What to do =
What follows is a set of records; repeat all of them exactly.

* start Data for processing *

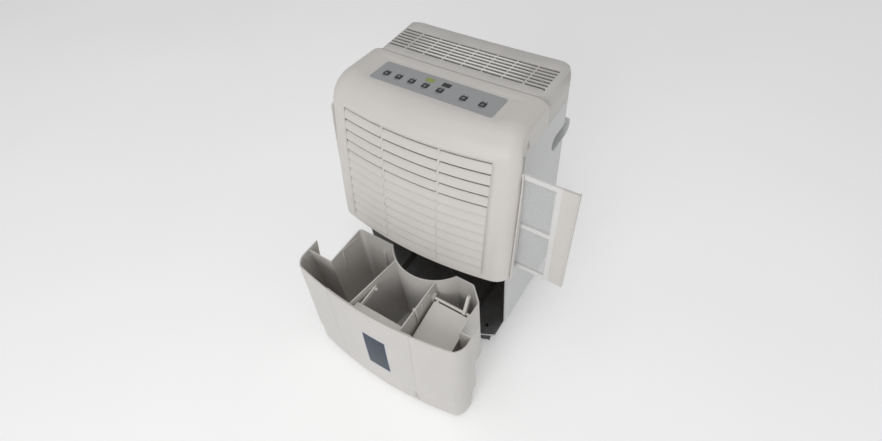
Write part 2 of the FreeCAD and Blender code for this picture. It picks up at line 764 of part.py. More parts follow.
def make_compressor():
    shell = body("Compressor")
    foot = "cab_floor + pan_thick + 14"
    profile = polygon(shell, "XZ_Plane", [
        ("0", foot), ("cover_radius - 12", foot), ("cover_radius - 12", foot + " + 3"),
        ("comp_radius", foot + " + 3"), ("comp_radius", "comp_high - 34"),
        ("comp_radius - 8", "comp_high - 18"), ("comp_radius - 26", "comp_high - 8"),
        ("0", "comp_high - 8"),
    ])
    turn = shell.newObject("PartDesign::Revolution", "Turn")
    turn.Profile = profile
    turn.ReferenceAxis = (base_plane(shell, "Z_Axis"), [""])
    turn.Angle = 360
    shell.Tip = turn
    keep(place(shell, "cover_x", "cover_y"), "compressor")
    feet = []
    for k in range(3):
        angle = math.radians(120 * k + 90)
        x = "cover_x + (cover_radius - 24)*%.4f" % math.cos(angle)
        y = "cover_y + (cover_radius - 24)*%.4f" % math.sin(angle)
        feet.append(rod("9", "14", x, y, "cab_floor + pan_thick", "z", "Foot"))
    keep(fuse(*feet), "compressor_feet")
    tank = body("Accumulator")
    ring = circle(tank, "XY_Plane", "0", "0", "19")
    pad(tank, ring, "120")
    soften(tank, "8", lambda e: level(e, 0) or level(e, 120))
    keep(place(tank, "cover_x - cover_radius - 24", "cover_y + 40", "cab_floor + pan_thick"),
         "accumulator")


def make_fan_scroll():
    """Housing of the fan: inlet in front, open above towards the top grille."""
    scroll = body("Scroll")
    reach = "fan_radius + scroll_gap"
    floor = "tray_low + deck_thick"
    outline = rectangle(scroll, "XZ_Plane", "-(%s)" % reach, reach, floor, "cab_top - 4",
                        "8 - fan_y")
    pad(scroll, outline, "fan_width + 16", reverse=True)
    inside = rectangle(scroll, "XZ_Plane", "3 - (%s)" % reach, "(%s) - 3" % reach,
                       "(%s) + 3" % floor, "cab_top", "5 - fan_y")
    pocket(scroll, inside, "fan_width + 10")
    inlet = circle(scroll, "XZ_Plane", "0", "fan_z", "fan_radius - 12", "9 - fan_y")
    pocket(scroll, inlet, "6")
    back = circle(scroll, "XZ_Plane", "0", "fan_z", "10", "-fan_y - fan_width - 2")
    pocket(scroll, back, "8")
    return keep(scroll, "fan_scroll")


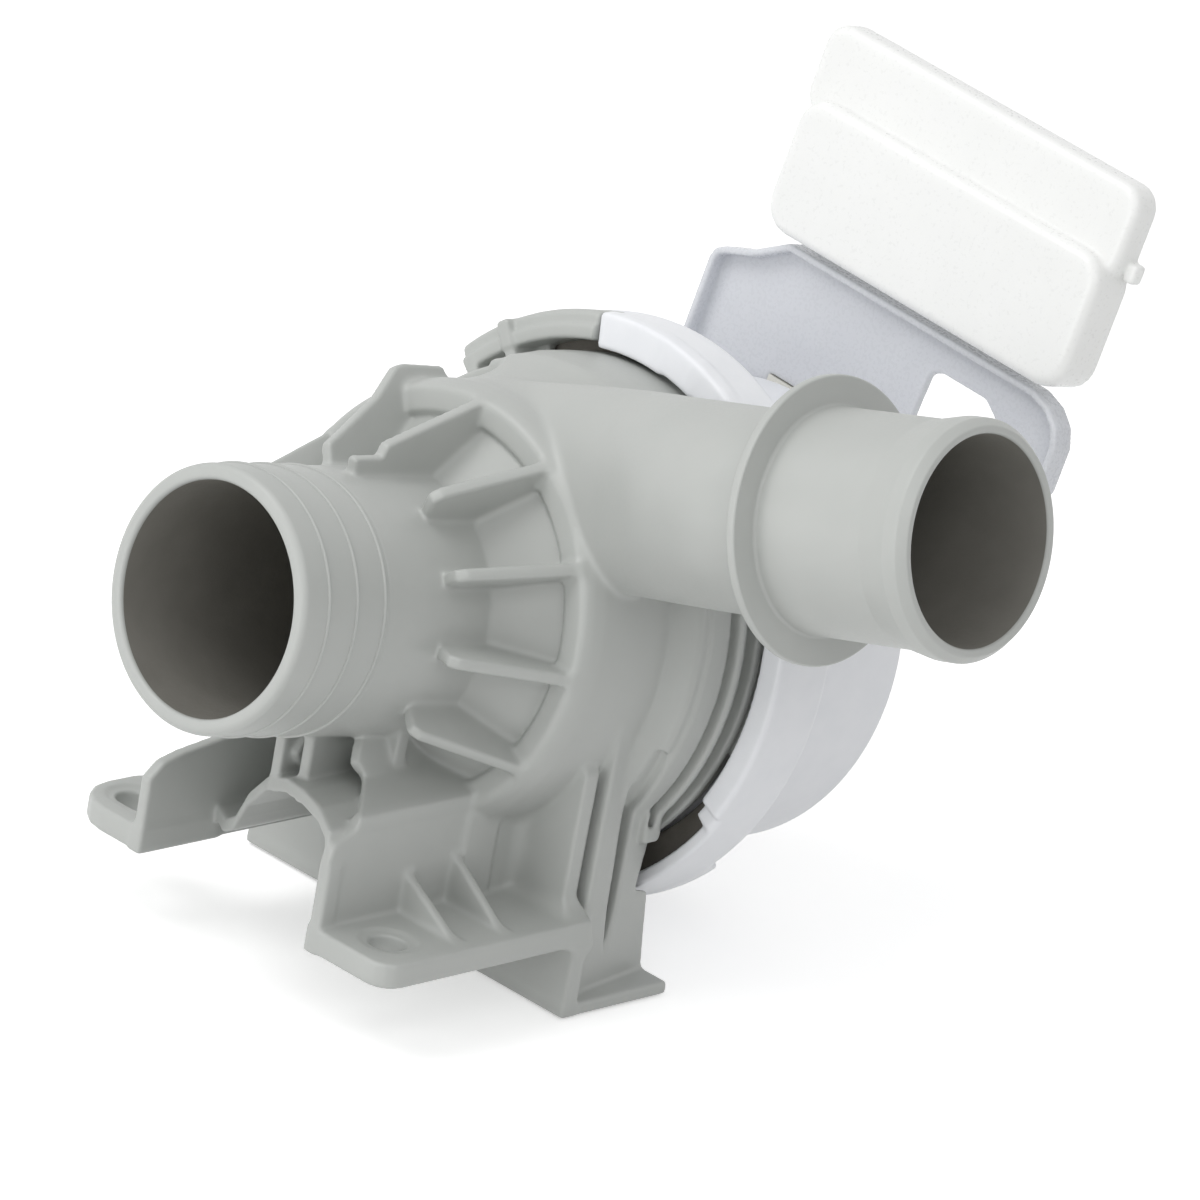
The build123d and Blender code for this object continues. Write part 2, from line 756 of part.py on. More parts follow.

* end Data for processing *

Problem solution =
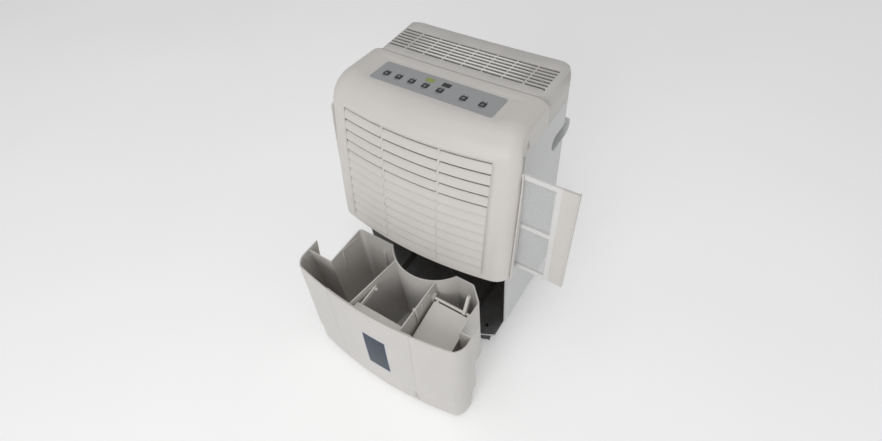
Write part 2 of the FreeCAD and Blender code for this picture. It picks up at line 764 of part.py. More parts follow.
def make_compressor():
    shell = body("Compressor")
    foot = "cab_floor + pan_thick + 14"
    profile = polygon(shell, "XZ_Plane", [
        ("0", foot), ("cover_radius - 12", foot), ("cover_radius - 12", foot + " + 3"),
        ("comp_radius", foot + " + 3"), ("comp_radius", "comp_high - 34"),
        ("comp_radius - 8", "comp_high - 18"), ("comp_radius - 26", "comp_high - 8"),
        ("0", "comp_high - 8"),
    ])
    turn = shell.newObject("PartDesign::Revolution", "Turn")
    turn.Profile = profile
    turn.ReferenceAxis = (base_plane(shell, "Z_Axis"), [""])
    turn.Angle = 360
    shell.Tip = turn
    keep(place(shell, "cover_x", "cover_y"), "compressor")
    feet = []
    for k in range(3):
        angle = math.radians(120 * k + 90)
        x = "cover_x + (cover_radius - 24)*%.4f" % math.cos(angle)
        y = "cover_y + (cover_radius - 24)*%.4f" % math.sin(angle)
        feet.append(rod("9", "14", x, y, "cab_floor + pan_thick", "z", "Foot"))
    keep(fuse(*feet), "compressor_feet")
    tank = body("Accumulator")
    ring = circle(tank, "XY_Plane", "0", "0", "19")
    pad(tank, ring, "120")
    soften(tank, "8", lambda e: level(e, 0) or level(e, 120))
    keep(place(tank, "cover_x - cover_radius - 24", "cover_y + 40", "cab_floor + pan_thick"),
         "accumulator")


def make_fan_scroll():
    """Housing of the fan: inlet in front, open above towards the top grille."""
    scroll = body("Scroll")
    reach = "fan_radius + scroll_gap"
    floor = "tray_low + deck_thick"
    outline = rectangle(scroll, "XZ_Plane", "-(%s)" % reach, reach, floor, "cab_top - 4",
                        "8 - fan_y")
    pad(scroll, outline, "fan_width + 16", reverse=True)
    inside = rectangle(scroll, "XZ_Plane", "3 - (%s)" % reach, "(%s) - 3" % reach,
                       "(%s) + 3" % floor, "cab_top", "5 - fan_y")
    pocket(scroll, inside, "fan_width + 10")
    inlet = circle(scroll, "XZ_Plane", "0", "fan_z", "fan_radius - 12", "9 - fan_y")
    pocket(scroll, inlet, "6")
    back = circle(scroll, "XZ_Plane", "0", "fan_z", "10", "-fan_y - fan_width - 2")
    pocket(scroll, back, "8")
    return keep(scroll, "fan_scroll")


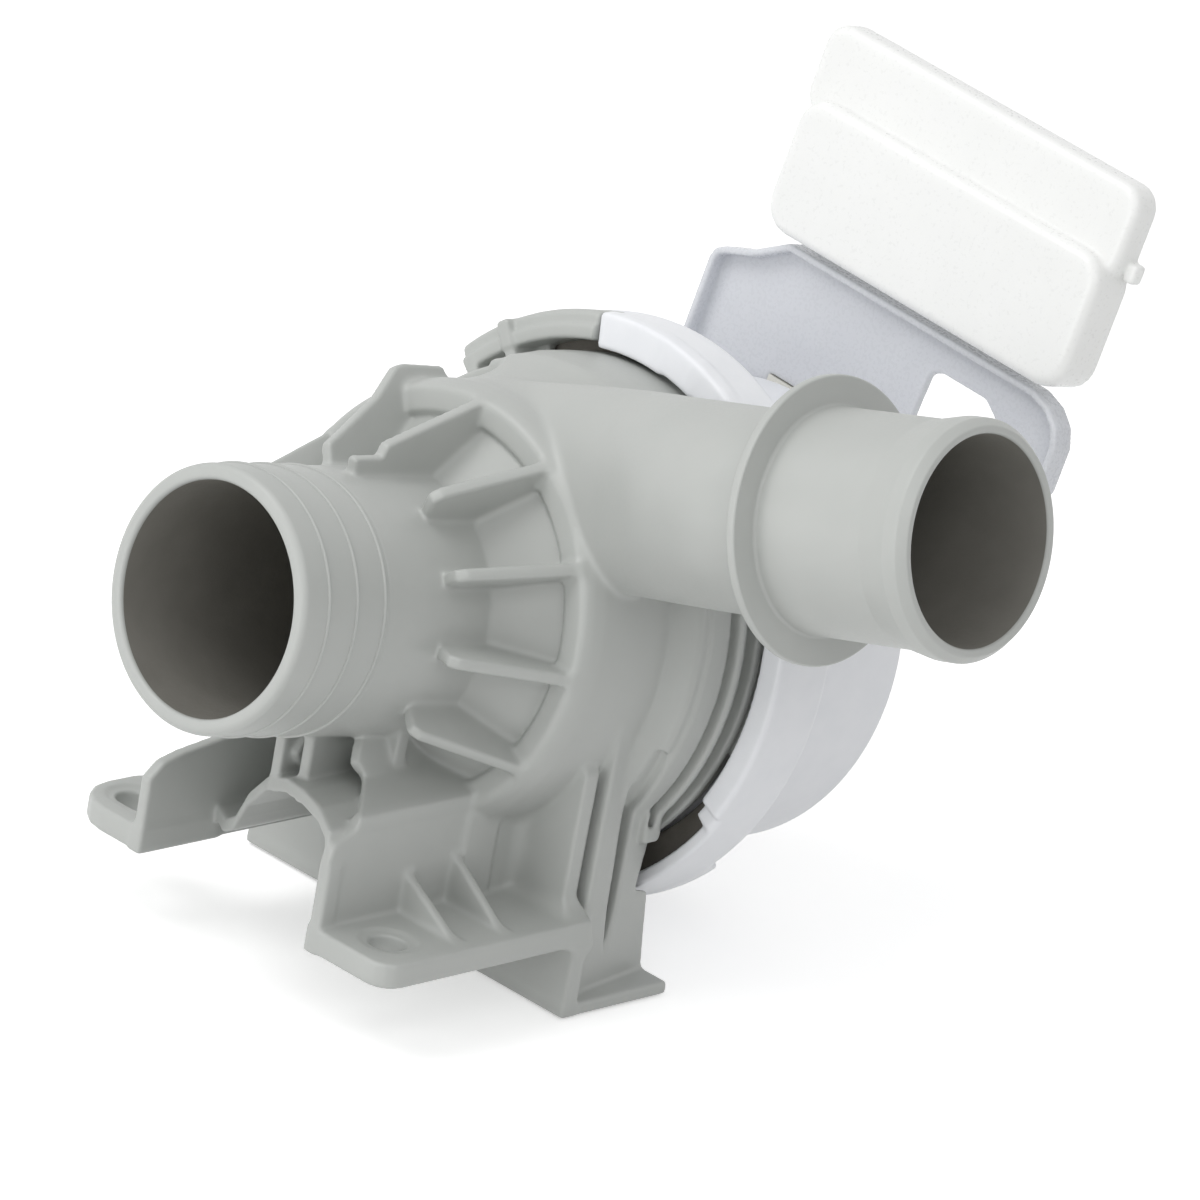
The build123d and Blender code for this object continues. Write part 2, from line 756 of part.py on. More parts follow.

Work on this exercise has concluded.